* Problem statement *
Using the data that follows, return exactly the lines from the one that contains "return parts" through the one that contains "# +Z is up and", ends included.

* Available data *
'''

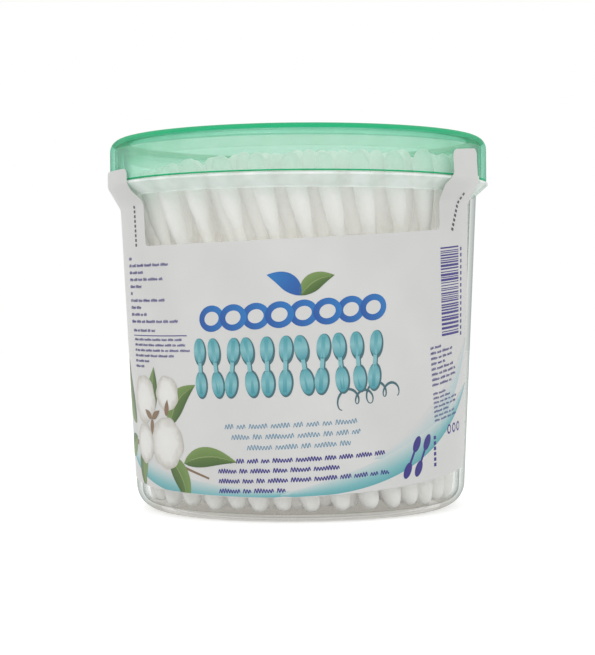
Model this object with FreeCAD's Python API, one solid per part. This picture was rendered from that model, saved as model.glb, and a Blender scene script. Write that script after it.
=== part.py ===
import FreeCAD, Part
import math
import os

# Cotton swab tub: a clear tapered tub, a lift-off lid, a film label with two
# seal tabs, and the swabs that stand inside.
# Millimetres, +Z up. The origin is the middle of the foot and -Y is the front.
# Angles are in degrees from the front, and they grow towards +X.

# Tub
base_radius = 36.4  # outside, where the slope of the wall meets the foot plane
wall_flare = 3.3  # how much wider the wall is where the collar starts
wall = 1.2
floor_thickness = 1.1
foot_recess = 0.4
foot_width = 2.6
base_corner_radius = 5.5
rounding_chords = 3
inner_chamfer = 2.0
collar_depth = 2.8
collar_lip = 0.5
collar_margin = 0.3  # how far the collar stands out past the lid
neck_height = 7.9  # over the collar
neck_room = 1.9  # from the top of an upright swab to the mouth of the neck
neck_wall = 1.3

# Lid
lid_wall = 1.1
lid_panel = 1.0
lid_corner_radius = 2.6
stack_rim_height = 0.9
stack_rim_width = 3.2
plug_wall = 0.9
plug_depth = 2.6
lid_clearance = 0.6  # between the neck and the skirt
plug_clearance = 0.4  # between the neck and the plug ring
lid_seat_gap = 0.3  # under the skirt, and from the neck up to the panel
channel_rise = 0.7  # how far the channel over the neck goes up past the panel

# Label: lengths along the wall from its own centre line, which stands crooked
label_film = 0.12
label_gap = 0.05
label_centre_angle = -2.0
label_lean = 2.4
label_left_edge = 56.0
label_right_edge = 48.8
window_half_width = 35.8
tab_inner = 38.0
tab_left_edge = 54.5
tab_right_edge = 48.0
label_bottom = 5.9
window_depth = 10.5  # from the collar down to the sill
shoulder_drop = 1.7  # from the top of the collar down to the shoulder of the tabs
tab_overlap = 3.2  # how far up the lid the tabs reach
label_corner_radius = 4.0
tab_corner_radius = 1.5
label_bridge = 2.4  # how far below the collar the film leaves the wall
film_spare = 15.0  # degrees of film past each end before it is cut

# Swabs: whole length, paper stick and wound cotton tips
swab_length = 76.2
stick_radius = 1.2
tip_radius = 2.1
tip_length = 15.0
tip_crown = 2.4
tip_end_radius = 1.25
ring_counts = (32, 29, 25, 20, 15, 10, 4)
ring_pitch = 4.7
swab_wall_gap = 0.7
swab_foot_inset = 1.1  # from the wall at the foot, past its corner
swab_floor_gap = 0.05
swab_sides = 4
swab_twist = 16.0  # degrees round the tub from the middle of a swab to its end
twist_swing = 0.4  # share by which the left side leans more and the right less
bunching = 0.15  # share of the spacing by which swabs stand closer or further
swabs_per_bunch = 6
swab_lift = 0.6

# Sizes that follow
floor_height = foot_recess + floor_thickness
neck_top = floor_height + swab_length + neck_room
body_height = neck_top - neck_height
collar_root_height = body_height - collar_depth
wall_top_radius = base_radius + wall_flare
wall_slope = wall_flare / collar_root_height
neck_inner_radius = wall_top_radius + wall_slope * (neck_top - collar_root_height) - wall
neck_radius = neck_inner_radius + neck_wall
skirt_inner_radius = neck_radius + lid_clearance
lid_radius = skirt_inner_radius + lid_wall
collar_radius = lid_radius + collar_margin
skirt_bottom = body_height + lid_seat_gap
panel_bottom = neck_top + lid_seat_gap
channel_top = panel_bottom + channel_rise
panel_top = panel_bottom + lid_panel
lid_top = panel_top + stack_rim_height
plug_radius = neck_inner_radius - plug_clearance
window_sill = collar_root_height - window_depth
label_shoulder = body_height - shoulder_drop
tab_top = skirt_bottom + tab_overlap
label_middle = (label_bottom + window_sill) / 2


def V(x, y, z):
    return FreeCAD.Vector(x, y, z)


def wall_radius(height):
    """Outside radius of the tapered wall."""
    return base_radius + wall_slope * height


def rounded_outline(corners):
    """Closed face in the XZ plane from (radius, height, corner radius).

    A rounding is a fan of short chords, so that the turned face stays light.
    """
    points = []
    for i, (radius, height, rounding) in enumerate(corners):
        here = V(radius, 0, height)
        if rounding == 0:
            points.append(here)
            continue
        following = corners[(i + 1) % len(corners)]
        before = V(corners[i - 1][0], 0, corners[i - 1][1]) - here
        after = V(following[0], 0, following[1]) - here
        before.normalize()
        after.normalize()
        half_angle = before.getAngle(after) / 2
        bisector = before + after
        bisector.normalize()
        centre = here + bisector * (rounding / math.sin(half_angle))
        spoke = here + before * (rounding / math.tan(half_angle)) - centre
        turn = math.degrees(math.pi - 2 * half_angle)
        if before.cross(after).y < 0:
            turn = -turn
        for k in range(rounding_chords + 1):
            step = FreeCAD.Rotation(V(0, -1, 0), turn * k / rounding_chords)
            points.append(centre + step.multVec(spoke))
    return Part.Face(Part.makePolygon(points + points[:1]))


def turned(corners, angle=360.0):
    """Solid of revolution about the upright axis, from the +X side round."""
    return rounded_outline(corners).revolve(V(0, 0, 0), V(0, 0, 1), angle)


def make_tub():
    """One moulding: foot ring, tapered wall, collar and the neck for the lid."""
    recess_radius = base_radius - base_corner_radius - foot_width
    inside_base_radius = wall_radius(floor_height) - wall
    return turned([
        (0, foot_recess, 0),
        (recess_radius, foot_recess, 0),
        (recess_radius + foot_recess, 0, 0),
        (base_radius, 0, base_corner_radius),
        (wall_top_radius, collar_root_height, 0),
        (collar_radius, body_height - collar_lip, 0),
        (collar_radius, body_height, 0),
        (neck_radius, body_height, 0),
        (neck_radius, neck_top, 0),
        (neck_inner_radius, neck_top, 0),
        (inside_base_radius + wall_slope * inner_chamfer, floor_height + inner_chamfer, 0),
        (inside_base_radius - inner_chamfer, floor_height, 0),
        (0, floor_height, 0),
    ])


def make_lid():
    """One moulding: skirt, stacking rim, sunk top panel and plug ring."""
    rim_inner_radius = lid_radius - stack_rim_width
    return turned([
        (0, panel_bottom, 0),
        (plug_radius - plug_wall, panel_bottom, 0),
        (plug_radius - plug_wall, panel_bottom - plug_depth, 0),
        (plug_radius, panel_bottom - plug_depth, 0),
        (plug_radius, channel_top, 0),
        (skirt_inner_radius, channel_top, 0),
        (skirt_inner_radius, skirt_bottom, 0),
        (lid_radius, skirt_bottom, 0),
        (lid_radius, lid_top, lid_corner_radius),
        (rim_inner_radius, lid_top, 0),
        (rim_inner_radius - stack_rim_height, panel_top, 0),
        (0, panel_top, 0),
    ])


def half_space(point, normal):
    """Large block whose near face passes through the point."""
    reach = 4 * (lid_radius + lid_top)
    block = Part.makeBox(reach, reach, reach, V(-reach / 2, -reach / 2, 0))
    block.Placement = FreeCAD.Placement(point, FreeCAD.Rotation(V(0, 0, 1), normal))
    return block


def upright_edge(distance):
    """Outward and sideways directions of an upright label line, and its lean."""
    radius = wall_radius(label_middle)
    angle = math.radians(label_centre_angle) + distance / radius
    outward = V(math.sin(angle), -math.cos(angle), 0)
    sideways = V(math.cos(angle), math.sin(angle), 0)
    return outward, sideways, math.radians(label_lean) + wall_slope * distance / radius


def label_upright(distance, side):
    """Half space past an upright line of the label, on the right (1) or left (-1)."""
    outward, sideways, lean = upright_edge(distance)
    normal = FreeCAD.Rotation(outward, math.degrees(lean)).multVec(sideways)
    return half_space(V(0, 0, label_middle), normal * side)


def label_level(height, side):
    """Half space above (1) or below (-1) a lengthwise edge of the label."""
    radius = wall_radius(height)
    rise = math.tan(math.radians(label_lean))
    normal = V(-rise, -wall_slope, 1)
    return half_space(V(0, -radius, height), normal * side)


def film_strip():
    """Film over wall, collar and skirt, wider than the label."""
    bridge_height = collar_root_height - label_bridge
    inner = [
        (wall_radius(0) + label_gap, 0),
        (wall_radius(bridge_height) + label_gap, bridge_height),
        (collar_radius + label_gap, body_height - collar_lip),
        (collar_radius + label_gap, lid_top),
    ]
    outer = [(radius + label_film, height) for radius, height in reversed(inner)]
    half_sweep = math.degrees(label_left_edge / base_radius) + film_spare
    film = turned([(radius, height, 0) for radius, height in inner + outer], 2 * half_sweep)
    film.rotate(V(0, 0, 0), V(0, 0, 1), label_centre_angle - half_sweep - 90)
    return film


def past_corner(distance, height, up, radius):
    """Half space past a corner of the label, clipped as deep as its rounding."""
    side = math.copysign(1, distance)
    outward, sideways, lean = upright_edge(distance)
    corner = sideways * (label_middle - height) * math.tan(lean)
    corner += outward * wall_radius(height)
    rise = math.tan(math.radians(label_lean)) * corner.x
    rise += wall_slope * (corner.y + wall_radius(height))
    corner += V(0, 0, height + rise)
    diagonal = sideways * side + V(0, 0, up)
    diagonal.normalize()
    return half_space(corner - diagonal * radius * (math.sqrt(2) - 1), diagonal)


def make_label():
    """U of film round the front, with a seal tab over each side of the lid."""
    film = film_strip()
    film = film.cut(label_level(label_bottom, -1))
    film = film.cut(label_level(tab_top, 1))
    film = film.cut(label_upright(label_right_edge, 1))
    film = film.cut(label_upright(-label_left_edge, -1))
    window = label_level(window_sill, 1)
    window = window.common(label_upright(-window_half_width, 1))
    window = window.common(label_upright(window_half_width, -1))
    film = film.cut(window)
    shoulder = label_level(label_shoulder, 1)
    inside_tabs = label_upright(-tab_inner, 1).common(label_upright(tab_inner, -1))
    film = film.cut(shoulder.common(inside_tabs))
    for edge, tab_edge in ((-label_left_edge, -tab_left_edge), (label_right_edge, tab_right_edge)):
        film = film.cut(shoulder.common(label_upright(tab_edge, math.copysign(1, edge))))
        film = film.cut(past_corner(edge, label_bottom, -1, label_corner_radius))
        film = film.cut(past_corner(tab_edge, tab_top, 1, tab_corner_radius))
    return film


def swab_sections(ring):
    """Heights and radii along a swab. One that stands hidden is a plain rod."""
    if ring > 0:
        return [(0, tip_radius), (swab_length, tip_radius)]
    return [
        (0, tip_end_radius),
        (tip_crown, tip_radius),
        (tip_length, stick_radius),
        (swab_length - tip_length, stick_radius),
        (swab_length - tip_crown, tip_radius),
        (swab_length, tip_end_radius),
    ]


def make_swab(ring):
    """Stick with a cotton tip at each end, standing on the origin, few-sided."""
    rings = []
    for height, radius in swab_sections(ring):
        ring = []
        for k in range(swab_sides):
            turn = 2 * math.pi * k / swab_sides
            ring.append(V(radius * math.cos(turn), radius * math.sin(turn), height))
        rings.append(ring)
    faces = [
        Part.Face(Part.makePolygon(rings[0][::-1] + rings[0][-1:])),
        Part.Face(Part.makePolygon(rings[-1] + rings[-1][:1])),
    ]
    for low, high in zip(rings, rings[1:]):
        for k in range(swab_sides):
            following = (k + 1) % swab_sides
            panel = [low[k], low[following], high[following], high[k], low[k]]
            faces.append(Part.Face(Part.makePolygon(panel)))
    return Part.Solid(Part.Shell(faces))


def swab_ends(ring, index):
    """Foot point and direction of one swab in a ring, counted from the outside."""
    count = ring_counts[ring]
    foot_circle = wall_radius(floor_height) - wall - tip_radius - swab_foot_inset
    top_circle = wall_radius(swab_length) - wall - tip_radius - swab_wall_gap
    foot_radius = foot_circle - ring * ring_pitch
    top_radius = foot_radius * top_circle / foot_circle
    turn = 2 * math.pi * (index + ring % 2 / 2) / count
    twist = math.radians(swab_twist) * (1 - twist_swing * math.sin(turn))
    spacing = 2 * math.pi / count
    wave = count // swabs_per_bunch * turn + ring
    shift = bunching / (ring + 1) * spacing
    foot_turn = turn + twist + shift * math.sin(wave)
    top_turn = turn - twist + shift * math.sin(wave + 2)
    foot = V(foot_radius * math.sin(foot_turn), -foot_radius * math.cos(foot_turn), 0)
    top = V(top_radius * math.sin(top_turn), -top_radius * math.cos(top_turn), 0)
    sideways = (top - foot).Length
    direction = top - foot + V(0, 0, math.sqrt(swab_length ** 2 - sideways ** 2))
    end_radius = swab_sections(ring)[0][1]
    lift = swab_floor_gap + end_radius * sideways / swab_length
    lift += swab_lift * (1 + math.sin(3 * wave)) / 2
    return foot + V(0, 0, floor_height + lift), direction


def place_swab(swab, ring, index):
    """Copy of a swab at its stand in the tub."""
    foot, direction = swab_ends(ring, index)
    copy = swab.copy()
    copy.Placement = FreeCAD.Placement(foot, FreeCAD.Rotation(V(0, 0, 1), direction))
    return copy


def make_parts():
    """Every node by name."""
    parts = {"tub": make_tub(), "lid": make_lid(), "label": make_label()}
    for ring, count in enumerate(ring_counts):
        swab = make_swab(ring)
        group = [place_swab(swab, ring, index) for index in range(count)]
        if ring > 0:
            parts[f"swabs_ring_{ring + 1}"] = Part.makeCompound(group)
            continue
        for index, shape in enumerate(group):
            parts[f"swab_{index + 1:02d}"] = shape
    return parts


os.makedirs("parts", exist_ok=True)
for name, shape in make_parts().items():
    shape.exportStep(f"parts/{name}.step")
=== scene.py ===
import bmesh
import bpy
import math
import random
from mathutils import Matrix, Vector, noise


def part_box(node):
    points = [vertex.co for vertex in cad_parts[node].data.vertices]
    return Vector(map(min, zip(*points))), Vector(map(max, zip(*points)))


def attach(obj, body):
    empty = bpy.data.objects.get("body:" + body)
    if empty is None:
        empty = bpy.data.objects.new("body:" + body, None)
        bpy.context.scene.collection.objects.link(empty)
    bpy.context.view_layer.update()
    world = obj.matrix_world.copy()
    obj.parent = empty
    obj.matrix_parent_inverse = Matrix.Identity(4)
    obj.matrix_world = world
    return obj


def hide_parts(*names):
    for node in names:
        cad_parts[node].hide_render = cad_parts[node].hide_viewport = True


# A tub of cotton swabs: clear tub, green lid, white film label with its print, and the swabs.
# +Z is up and -Y is the front. Sizes are in mm and turned into metres where a vertex is made.

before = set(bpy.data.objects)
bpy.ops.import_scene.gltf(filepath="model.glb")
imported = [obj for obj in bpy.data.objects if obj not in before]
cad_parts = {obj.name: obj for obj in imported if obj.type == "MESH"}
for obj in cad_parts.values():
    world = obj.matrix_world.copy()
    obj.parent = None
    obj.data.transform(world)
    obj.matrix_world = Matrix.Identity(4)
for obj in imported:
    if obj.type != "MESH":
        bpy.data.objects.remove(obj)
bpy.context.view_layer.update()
MM = 0.001


def in_mm(node):
    """Lowest and highest corner of a node at rest, in millimetres."""
    low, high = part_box(node)
    return [value / MM for value in low], [value / MM for value in high]


tub_low, tub_high = in_mm("tub")
lid_low, lid_high = in_mm("lid")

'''

* Output for this task *
    return parts


os.makedirs("parts", exist_ok=True)
for name, shape in make_parts().items():
    shape.exportStep(f"parts/{name}.step")
=== scene.py ===
import bmesh
import bpy
import math
import random
from mathutils import Matrix, Vector, noise


def part_box(node):
    points = [vertex.co for vertex in cad_parts[node].data.vertices]
    return Vector(map(min, zip(*points))), Vector(map(max, zip(*points)))


def attach(obj, body):
    empty = bpy.data.objects.get("body:" + body)
    if empty is None:
        empty = bpy.data.objects.new("body:" + body, None)
        bpy.context.scene.collection.objects.link(empty)
    bpy.context.view_layer.update()
    world = obj.matrix_world.copy()
    obj.parent = empty
    obj.matrix_parent_inverse = Matrix.Identity(4)
    obj.matrix_world = world
    return obj


def hide_parts(*names):
    for node in names:
        cad_parts[node].hide_render = cad_parts[node].hide_viewport = True


# A tub of cotton swabs: clear tub, green lid, white film label with its print, and the swabs.
# +Z is up and -Y is the front. Sizes are in mm and turned into metres where a vertex is made.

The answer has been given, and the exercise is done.